## DESCRIPTION OF THE TASK:
Nothing may be dropped or altered: reproduce all the data.

## SUPPLIED DATA:
━━━━━━━━━━

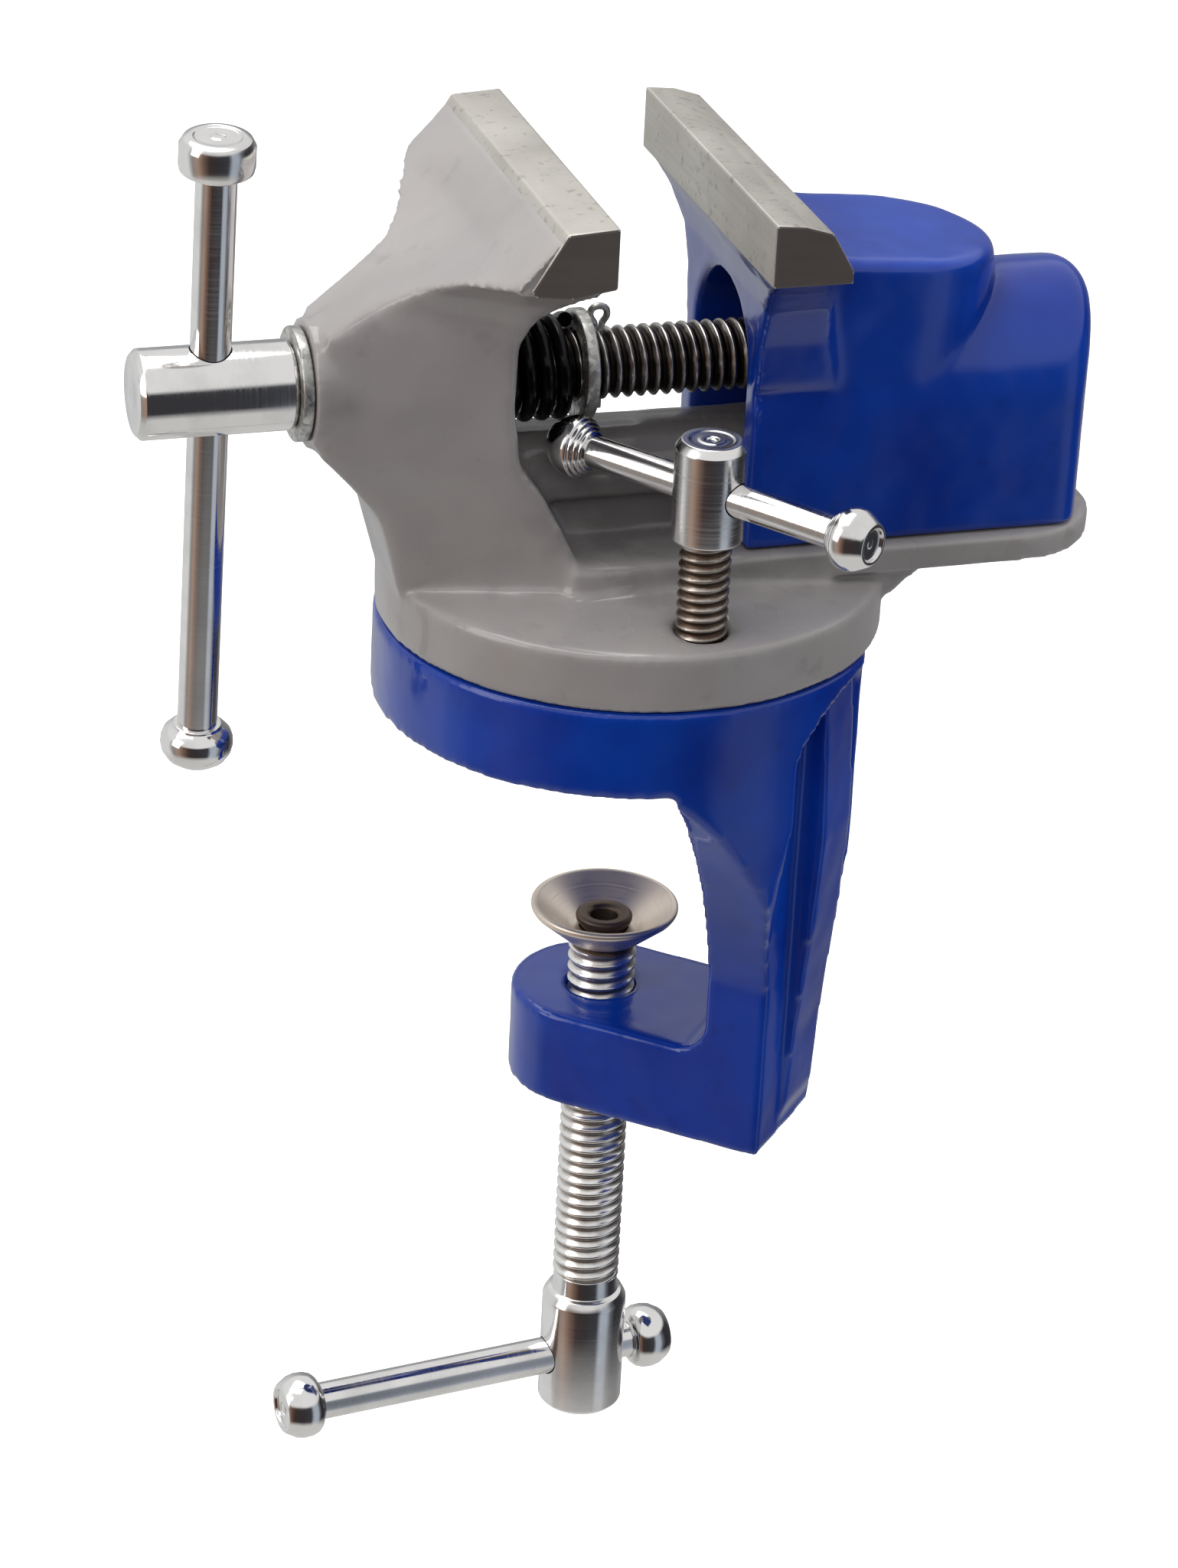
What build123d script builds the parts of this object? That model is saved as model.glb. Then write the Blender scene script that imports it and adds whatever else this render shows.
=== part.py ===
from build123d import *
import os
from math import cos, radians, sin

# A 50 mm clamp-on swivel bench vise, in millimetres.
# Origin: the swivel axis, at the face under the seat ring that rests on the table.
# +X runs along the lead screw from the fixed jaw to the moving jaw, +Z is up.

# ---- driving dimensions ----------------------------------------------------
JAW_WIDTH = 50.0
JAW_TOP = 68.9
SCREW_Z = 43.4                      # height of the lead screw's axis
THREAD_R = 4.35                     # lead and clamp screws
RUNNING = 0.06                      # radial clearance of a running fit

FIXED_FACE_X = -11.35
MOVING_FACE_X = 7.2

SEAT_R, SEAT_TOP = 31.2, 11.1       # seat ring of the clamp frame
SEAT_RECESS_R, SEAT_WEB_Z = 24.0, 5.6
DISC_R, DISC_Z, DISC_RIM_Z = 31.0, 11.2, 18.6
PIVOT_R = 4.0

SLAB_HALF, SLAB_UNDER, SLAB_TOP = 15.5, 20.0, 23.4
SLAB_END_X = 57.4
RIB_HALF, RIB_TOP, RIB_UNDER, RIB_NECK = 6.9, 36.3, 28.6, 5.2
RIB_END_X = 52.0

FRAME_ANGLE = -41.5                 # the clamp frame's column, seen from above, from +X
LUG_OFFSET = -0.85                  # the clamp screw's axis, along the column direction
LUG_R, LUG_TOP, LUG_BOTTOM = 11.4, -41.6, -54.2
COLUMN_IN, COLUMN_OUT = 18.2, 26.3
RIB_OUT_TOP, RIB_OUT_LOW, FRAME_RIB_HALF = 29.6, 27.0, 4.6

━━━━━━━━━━

## COMPLETE ANSWER:
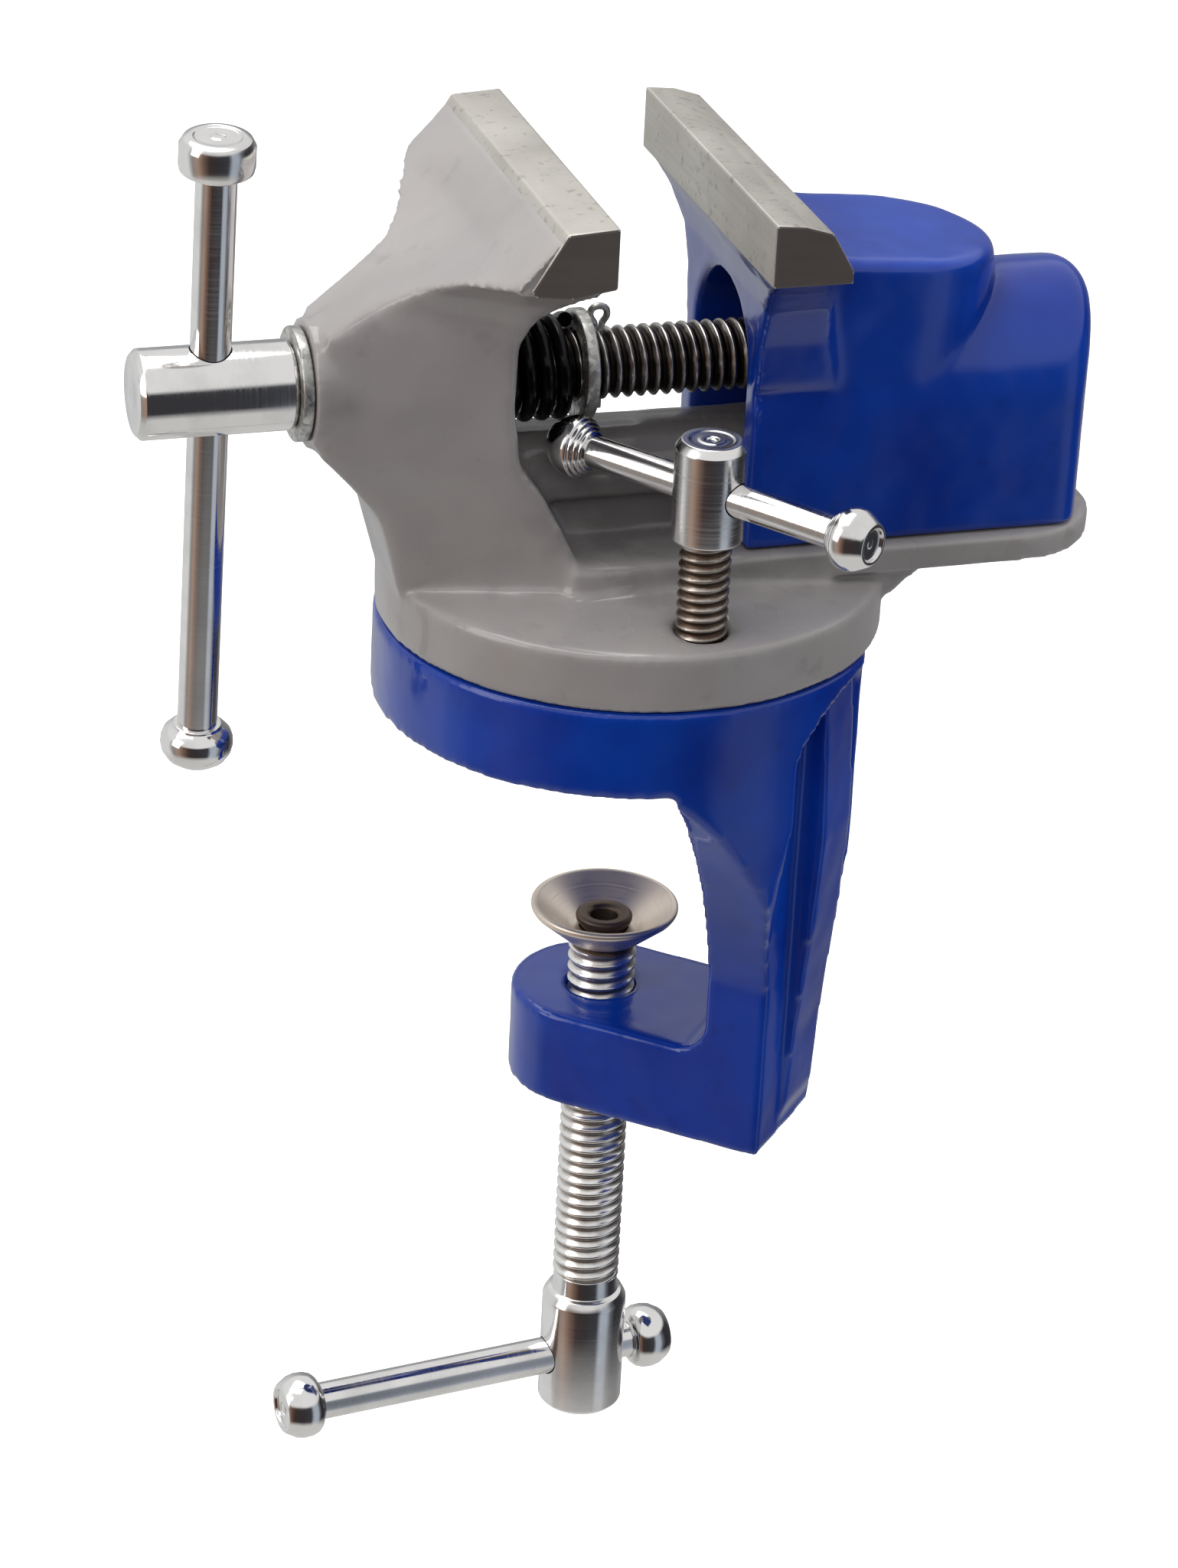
What build123d script builds the parts of this object? That model is saved as model.glb. Then write the Blender scene script that imports it and adds whatever else this render shows.
=== part.py ===
from build123d import *
import os
from math import cos, radians, sin

# A 50 mm clamp-on swivel bench vise, in millimetres.
# Origin: the swivel axis, at the face under the seat ring that rests on the table.
# +X runs along the lead screw from the fixed jaw to the moving jaw, +Z is up.

# ---- driving dimensions ----------------------------------------------------
JAW_WIDTH = 50.0
JAW_TOP = 68.9
SCREW_Z = 43.4                      # height of the lead screw's axis
THREAD_R = 4.35                     # lead and clamp screws
RUNNING = 0.06                      # radial clearance of a running fit

FIXED_FACE_X = -11.35
MOVING_FACE_X = 7.2

SEAT_R, SEAT_TOP = 31.2, 11.1       # seat ring of the clamp frame
SEAT_RECESS_R, SEAT_WEB_Z = 24.0, 5.6
DISC_R, DISC_Z, DISC_RIM_Z = 31.0, 11.2, 18.6
PIVOT_R = 4.0

SLAB_HALF, SLAB_UNDER, SLAB_TOP = 15.5, 20.0, 23.4
SLAB_END_X = 57.4
RIB_HALF, RIB_TOP, RIB_UNDER, RIB_NECK = 6.9, 36.3, 28.6, 5.2
RIB_END_X = 52.0

FRAME_ANGLE = -41.5                 # the clamp frame's column, seen from above, from +X
LUG_OFFSET = -0.85                  # the clamp screw's axis, along the column direction
LUG_R, LUG_TOP, LUG_BOTTOM = 11.4, -41.6, -54.2
COLUMN_IN, COLUMN_OUT = 18.2, 26.3
RIB_OUT_TOP, RIB_OUT_LOW, FRAME_RIB_HALF = 29.6, 27.0, 4.6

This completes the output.